Rebecca Gooden of Mount Pleasant-based Gooden + Faircloth Real Estate Services says the legislation increases the income threshold for a first-time homebuyer to qualify for the $8,000 tax credit. For a single person, that limit was increased from $75,000 to $125,000. For married couples, the income threshold increased from $150,000 to $225,000.
Real estate agents said the original tax credit helped spur home sales in the $300,000 and under price range, Gooden says. She notes that the CMPS Institute, an organization that certifies mortgage bankers and brokers, contends the extended pool of qualified home buyers could spike home sales in areas where the cost of living is higher.

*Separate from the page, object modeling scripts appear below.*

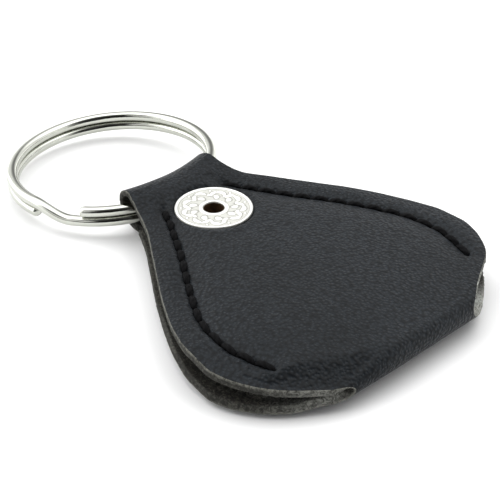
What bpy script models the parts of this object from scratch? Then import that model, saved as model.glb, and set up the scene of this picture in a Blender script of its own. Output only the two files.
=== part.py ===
"""Pick holder: a folded and sewn leather pouch for guitar picks, on a split ring.

All lengths below are in millimetres; the meshes are made in metres.
The pouch lies on its back: +Z is up, +Y points from the fold to the ring, X is across.
"""
import math

import bmesh
import bpy
import numpy as np

# ---------------------------------------------------------------- main sizes
MM = 0.001
Y_SNAP = -0.49            # the snap stands here, so that the part is centred on the origin
LEATHER = 1.3             # leather thickness
LAYER_GAP = 0.3           # space left between the two layers at the seam

# loop at the tip (y is measured from the snap)
LOOP_Y = 10.3
LOOP_Z = 4.3
LOOP_R = 3.8              # outer radius of the curl
HINGE_GAP = 0.15          # half of the cut between the curl and the closure tab

# fold at the wide end
FOLD_Y = -39.9
FOLD_Z = 3.8
FOLD_R = 2.15

# half widths of the blank, by distance from the snap
OUTLINE = [(10.3, 8.2), (8.5, 8.8), (7.0, 9.6), (5.0, 10.7), (3.0, 12.0), (0.0, 14.0),
           (-5.0, 17.2), (-10.0, 20.3), (-15.0, 22.8), (-20.0, 24.6), (-24.0, 25.4),
           (-27.5, 25.4), (-30.5, 24.6), (-33.5, 22.9), (-35.5, 21.2), (-37.2, 19.2),
           (-39.9, 15.2)]
FOLD_HALF = 12.2          # half width at the outermost line of the fold
CURL_HALF_OUT = 7.2       # half width of the curl at its outermost line
CURL_HALF_END = 6.9       # half width where the curl meets the closure tab

# seam lines, half distance by distance from the snap
SEAM = [(10.3, 4.4), (7.0, 5.3), (4.9, 6.3), (2.0, 8.0), (-1.0, 9.8), (-4.2, 11.6),
        (-7.3, 13.5), (-10.6, 15.6), (-13.6, 17.3), (-16.8, 18.9), (-20.0, 20.2),
        (-23.5, 20.9), (-26.5, 21.0), (-29.8, 20.4), (-33.7, 19.1), (-36.0, 17.2),
        (-39.9, 11.6)]
SEAM_TOP_Y = 4.9
SEAM_END_Y = -33.7
GROOVE_DEPTH = 0.25
GROOVE_HALF = 0.75

# heights along the middle of the pouch
FRONT_HEIGHT = [(10.3, 8.1), (8.4, 7.95), (6.6, 7.25), (4.8, 6.85), (0.0, 6.8),
                (-12.0, 7.0), (-27.0, 6.95), (-33.0, 6.6), (-37.5, 6.1), (-39.9, 5.95)]
BACK_HEIGHT = [(6.2, 2.7), (0.0, 2.65), (-8.8, 2.6), (-13.9, 0.15), (-20.0, 0.05),
               (-30.0, 0.05), (-35.0, 0.6), (-39.9, 1.65)]
SEAM_HEIGHT = [(10.3, 5.6), (6.5, 4.8), (4.9, 4.65), (0.0, 4.6), (-15.0, 4.3),
               (-30.0, 3.95), (-39.9, 3.8)]
EDGE_GAPE = [(10.3, 1.2), (6.0, 0.75), (0.0, 0.75), (-15.0, 0.9), (-30.0, 1.35),
             (-36.0, 1.2), (-39.9, 0.85)]

# thumb mouth cut into the back panel
MOUTH = [(7.5, 4.2), (5.0, 4.7), (0.0, 6.9), (-5.0, 8.3), (-9.0, 8.3), (-11.5, 7.4),
         (-12.9, 5.8)]
MOUTH_BOTTOM = -13.7
EAR_END = 6.2

# closure tab
TAB_HALF = 7.0
TAB_END = -8.6
TAB_HEIGHT = [(10.3, 0.5), (8.6, 0.62), (6.4, 0.93), (5.6, 0.95), (-8.6, 0.95)]

# snap fastener
FLANGE_R = 6.0
FLANGE_TOP = 6.72
RECESS_R = 6.2
RECESS_Z = 6.32
POST_BORE = 1.6
POST_R = 1.85
STUD_BORE = 1.95
CAP_POST_R = 1.1
SPRING_Z = 3.9
SPRING_WIRE = 0.3

# split ring
RING_R = 16.55            # centre line radius of the wire
WIRE_WIDE = 1.85          # across the ring
WIRE_HIGH = 1.65          # along the ring's axis
COIL_PITCH = 1.72
RING_BEHIND = 1.25        # the wire's centre line lies this far behind the loop's centre
RING_CLEAR = 1.0          # the loop holds the ring's far side this far above z = 0
RING_LOW_END = -173.0     # angles in degrees, round the ring from +X
CRANK_LOW = -151.0
CRANK_HIGH = -175.0
RING_HIGH_END = -144.0

# sewing
STITCHES = 15
THREAD_R = 0.3
STITCH_TURN = 0.36        # half distance of the two strands in one needle hole


# ---------------------------------------------------------------- helpers
def curve(table):
    """Smooth monotone curve through a short table of (position, value)."""
    pts = sorted(table)
    xs = [p[0] for p in pts]
    ys = [p[1] for p in pts]
    slopes = [(ys[i + 1] - ys[i]) / (xs[i + 1] - xs[i]) for i in range(len(xs) - 1)]
    tangents = [slopes[0]]
    for a, b in zip(slopes, slopes[1:]):
        tangents.append(0.0 if a * b <= 0.0 else 2.0 * a * b / (a + b))
    tangents.append(slopes[-1])

    def value(x):
        x = min(max(x, xs[0]), xs[-1])
        i = 0
        while i < len(xs) - 2 and x > xs[i + 1]:
            i += 1
        h = xs[i + 1] - xs[i]
        t = (x - xs[i]) / h
        a = (1.0 + 2.0 * t) * (1.0 - t) ** 2 * ys[i]
        b = t * (1.0 - t) ** 2 * h * tangents[i]
        c = t * t * (3.0 - 2.0 * t) * ys[i + 1]
        d = t * t * (t - 1.0) * h * tangents[i + 1]
        return a + b + c + d

    return value


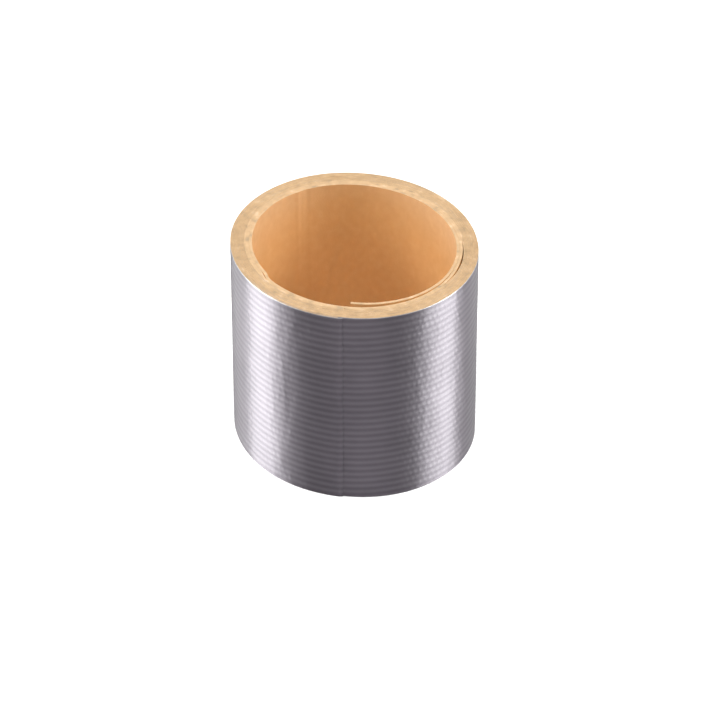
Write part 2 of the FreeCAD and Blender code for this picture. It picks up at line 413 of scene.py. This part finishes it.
def strip_place(nodes, links):
    """Height and length along the strip, in metres, from its map."""
    where = nodes.new("ShaderNodeUVMap")
    where.uv_map = "strip"
    split = nodes.new("ShaderNodeSeparateXYZ")
    links.new(where.outputs["UV"], split.inputs["Vector"])
    return split.outputs["X"], split.outputs["Y"]


def on_cut_edge(nodes, links):
    """1 on the strip's upper and lower edges, where it was slit, and 0 on its faces."""
    where = nodes.new("ShaderNodeTexCoord")
    split = nodes.new("ShaderNodeSeparateXYZ")
    links.new(where.outputs["Normal"], split.inputs["Vector"])
    steep = calculate(nodes, links, "ABSOLUTE", split.outputs["Z"])
    return calculate(nodes, links, "GREATER_THAN", steep, 0.7)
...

Some brokers are succinct in expressing their pleasure for the extended and expanded credit. “Great news for homebuyers (including) first-time buyers and existing home owners moving up to a different home,” says Joe Gilligan of Carolina One Real Estate.
John Burns, president of John Burns Real Estate Consulting firm based in California, says the home building industry got a huge boost last week as the extended and exapnded tax credit, officially known as the Worker, Homeownership and Business Assistance Act of 2009, was passed.
Among the implications, builders are likely to construct speculative homes – those not already pre-sold – to close by June “because it will be tougher to sell homes thereafter.”
Burns says the $6,500 tax credit for existing owners should help some. “We don’t believe this is enough money to stimulate more purchases, but it is enough money to get buyers who have been sitting on the fence to get off the fence. Active adult builders are likely to be the big beneficiary.”
Reach Jim Parker at 937-5542 or jparker@postandcourier.com
REVISED HOMEBUYER TAX CREDIT
Congress has extended and expanded the homebuyer tax credit and President Obama signed the bill into law. Here are the rules as enacted:
First-time buyer – amount of credit: $8,000.
Definition for eligibility – may not have had an interest in a principal residence for three years prior to purchase.
Current homeowner – amount of credit: $6,500.
Definition for eligibility – must have used the home sold or being sold as a principal residence consecutively for five of the previous eight years.
Termination of credit – purchases after April 30, 2010.
Binding contract rule – so long as a written binding contract to purchase is in effect on April 30, 2010, the purchaser will have until July 1, 2010, to close.
Income limits – $125,000, single; $225,000, married. Additional $20,000 phase out.
Limitation on cost of purchased home – $800,000.
Purchase by a dependent – ineligible.
Antifraud rule – purchaser must attach documentation of purchase to tax return.